WHAT YOU SHOULD DO:
Only the lines from the one with "on the floor." through the one with "for node in" are to be restated, word for word, with both of them included.

DATA:
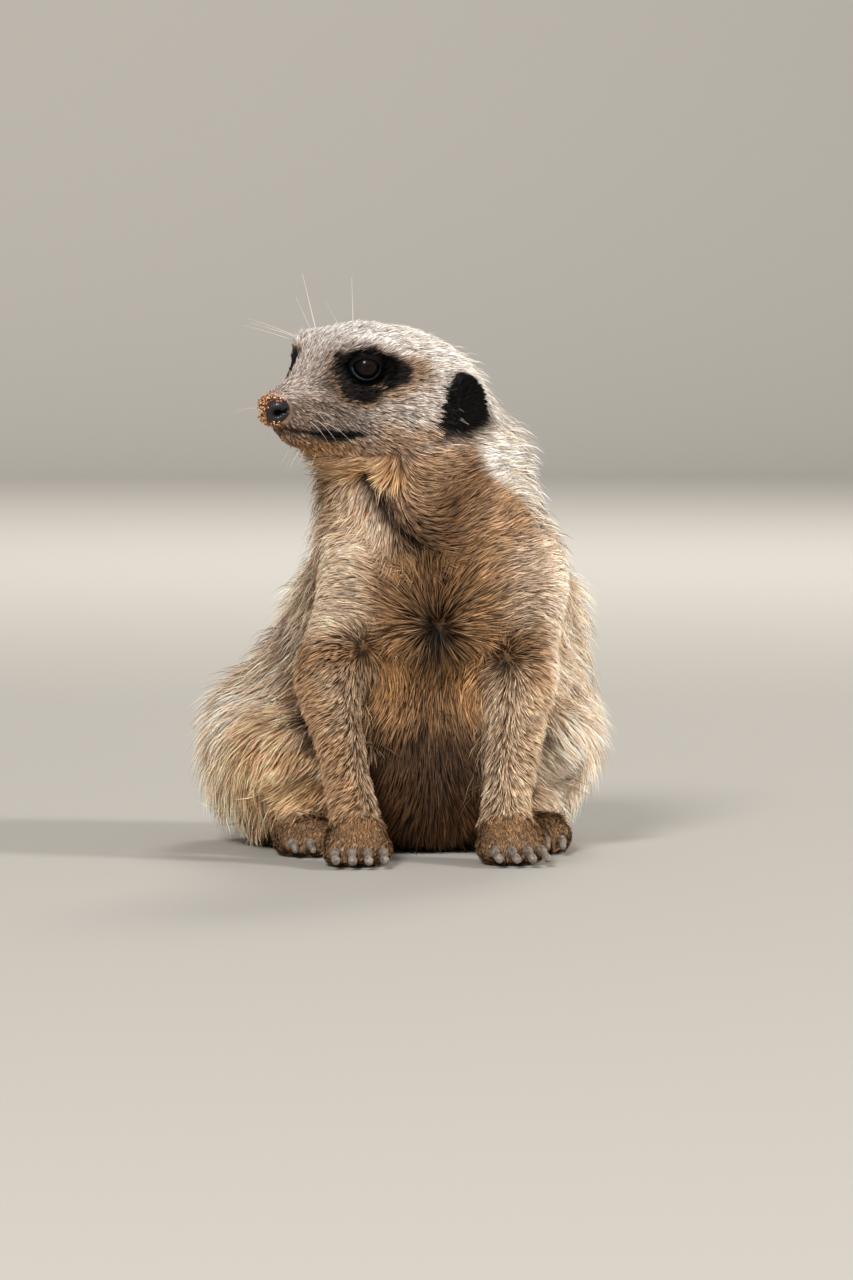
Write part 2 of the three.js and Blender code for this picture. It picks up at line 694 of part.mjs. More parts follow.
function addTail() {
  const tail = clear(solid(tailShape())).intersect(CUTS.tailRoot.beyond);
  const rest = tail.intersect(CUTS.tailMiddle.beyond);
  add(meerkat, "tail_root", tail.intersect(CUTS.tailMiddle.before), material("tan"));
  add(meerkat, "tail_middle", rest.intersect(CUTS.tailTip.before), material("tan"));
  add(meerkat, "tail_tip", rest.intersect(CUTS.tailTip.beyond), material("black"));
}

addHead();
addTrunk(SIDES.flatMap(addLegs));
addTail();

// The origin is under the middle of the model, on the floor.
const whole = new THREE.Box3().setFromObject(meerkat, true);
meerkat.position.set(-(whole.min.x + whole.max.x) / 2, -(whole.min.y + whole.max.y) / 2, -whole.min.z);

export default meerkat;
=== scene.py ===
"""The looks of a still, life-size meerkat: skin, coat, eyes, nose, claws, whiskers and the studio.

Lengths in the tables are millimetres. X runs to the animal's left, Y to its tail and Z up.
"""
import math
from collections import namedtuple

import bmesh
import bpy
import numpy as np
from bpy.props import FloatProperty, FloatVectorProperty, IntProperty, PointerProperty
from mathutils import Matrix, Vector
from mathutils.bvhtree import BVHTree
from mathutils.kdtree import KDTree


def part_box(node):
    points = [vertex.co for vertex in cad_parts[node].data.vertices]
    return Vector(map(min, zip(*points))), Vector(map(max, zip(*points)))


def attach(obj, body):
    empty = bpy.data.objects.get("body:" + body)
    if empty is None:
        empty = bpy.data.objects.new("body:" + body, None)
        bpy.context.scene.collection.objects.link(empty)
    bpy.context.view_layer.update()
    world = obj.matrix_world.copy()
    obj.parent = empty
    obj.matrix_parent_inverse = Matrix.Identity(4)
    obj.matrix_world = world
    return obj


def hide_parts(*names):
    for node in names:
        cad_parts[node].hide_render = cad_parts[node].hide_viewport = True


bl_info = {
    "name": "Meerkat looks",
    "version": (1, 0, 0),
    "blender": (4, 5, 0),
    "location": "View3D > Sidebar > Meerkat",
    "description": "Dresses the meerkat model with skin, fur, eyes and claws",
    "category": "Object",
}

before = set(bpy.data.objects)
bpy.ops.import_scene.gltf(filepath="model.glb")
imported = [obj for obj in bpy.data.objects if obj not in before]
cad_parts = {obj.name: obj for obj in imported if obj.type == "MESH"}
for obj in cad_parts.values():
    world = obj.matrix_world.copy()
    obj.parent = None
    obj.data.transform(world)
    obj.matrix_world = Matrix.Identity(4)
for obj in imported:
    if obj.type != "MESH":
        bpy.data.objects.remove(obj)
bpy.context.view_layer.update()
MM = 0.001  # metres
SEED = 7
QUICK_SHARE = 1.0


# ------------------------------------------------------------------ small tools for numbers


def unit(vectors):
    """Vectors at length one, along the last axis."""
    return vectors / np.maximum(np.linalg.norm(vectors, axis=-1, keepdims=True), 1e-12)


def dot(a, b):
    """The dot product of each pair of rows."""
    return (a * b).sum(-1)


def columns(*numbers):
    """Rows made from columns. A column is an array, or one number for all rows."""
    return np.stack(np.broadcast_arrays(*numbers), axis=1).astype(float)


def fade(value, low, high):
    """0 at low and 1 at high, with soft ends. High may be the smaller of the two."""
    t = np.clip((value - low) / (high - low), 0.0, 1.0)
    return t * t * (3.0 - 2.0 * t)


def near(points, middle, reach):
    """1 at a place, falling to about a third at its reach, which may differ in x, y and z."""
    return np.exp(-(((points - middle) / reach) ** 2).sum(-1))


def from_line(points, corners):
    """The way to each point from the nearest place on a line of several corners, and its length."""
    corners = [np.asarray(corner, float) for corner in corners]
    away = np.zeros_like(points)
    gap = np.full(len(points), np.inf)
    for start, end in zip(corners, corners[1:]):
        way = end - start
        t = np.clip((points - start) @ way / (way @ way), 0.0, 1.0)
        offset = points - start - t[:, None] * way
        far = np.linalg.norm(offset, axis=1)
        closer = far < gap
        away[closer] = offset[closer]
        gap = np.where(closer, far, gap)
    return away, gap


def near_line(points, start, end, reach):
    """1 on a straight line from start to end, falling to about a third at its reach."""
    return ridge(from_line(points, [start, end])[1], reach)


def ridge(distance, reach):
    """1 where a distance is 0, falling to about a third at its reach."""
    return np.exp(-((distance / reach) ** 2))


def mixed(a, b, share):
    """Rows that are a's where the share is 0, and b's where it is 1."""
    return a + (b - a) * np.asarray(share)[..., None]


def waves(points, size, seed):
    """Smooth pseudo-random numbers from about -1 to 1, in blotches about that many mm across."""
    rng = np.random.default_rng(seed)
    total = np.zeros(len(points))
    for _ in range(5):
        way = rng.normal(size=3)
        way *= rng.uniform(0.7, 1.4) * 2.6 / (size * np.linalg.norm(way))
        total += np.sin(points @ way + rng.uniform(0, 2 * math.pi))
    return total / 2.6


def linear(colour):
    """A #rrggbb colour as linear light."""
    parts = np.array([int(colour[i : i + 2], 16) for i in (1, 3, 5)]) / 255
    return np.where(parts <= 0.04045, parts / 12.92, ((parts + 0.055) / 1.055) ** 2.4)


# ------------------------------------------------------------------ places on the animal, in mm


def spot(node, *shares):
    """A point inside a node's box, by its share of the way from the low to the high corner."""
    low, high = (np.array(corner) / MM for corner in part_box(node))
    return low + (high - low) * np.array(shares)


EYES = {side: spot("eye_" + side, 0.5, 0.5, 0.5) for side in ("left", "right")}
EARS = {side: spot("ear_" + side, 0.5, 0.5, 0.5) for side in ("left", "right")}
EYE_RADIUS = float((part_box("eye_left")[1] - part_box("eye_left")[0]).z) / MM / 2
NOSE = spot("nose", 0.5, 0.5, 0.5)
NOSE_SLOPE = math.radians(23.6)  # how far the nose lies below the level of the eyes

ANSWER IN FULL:
// The origin is under the middle of the model, on the floor.
const whole = new THREE.Box3().setFromObject(meerkat, true);
meerkat.position.set(-(whole.min.x + whole.max.x) / 2, -(whole.min.y + whole.max.y) / 2, -whole.min.z);

export default meerkat;
=== scene.py ===
"""The looks of a still, life-size meerkat: skin, coat, eyes, nose, claws, whiskers and the studio.

Lengths in the tables are millimetres. X runs to the animal's left, Y to its tail and Z up.
"""
import math
from collections import namedtuple

import bmesh
import bpy
import numpy as np
from bpy.props import FloatProperty, FloatVectorProperty, IntProperty, PointerProperty
from mathutils import Matrix, Vector
from mathutils.bvhtree import BVHTree
from mathutils.kdtree import KDTree


def part_box(node):
    points = [vertex.co for vertex in cad_parts[node].data.vertices]
    return Vector(map(min, zip(*points))), Vector(map(max, zip(*points)))


def attach(obj, body):
    empty = bpy.data.objects.get("body:" + body)
    if empty is None:
        empty = bpy.data.objects.new("body:" + body, None)
        bpy.context.scene.collection.objects.link(empty)
    bpy.context.view_layer.update()
    world = obj.matrix_world.copy()
    obj.parent = empty
    obj.matrix_parent_inverse = Matrix.Identity(4)
    obj.matrix_world = world
    return obj


def hide_parts(*names):
    for node in names:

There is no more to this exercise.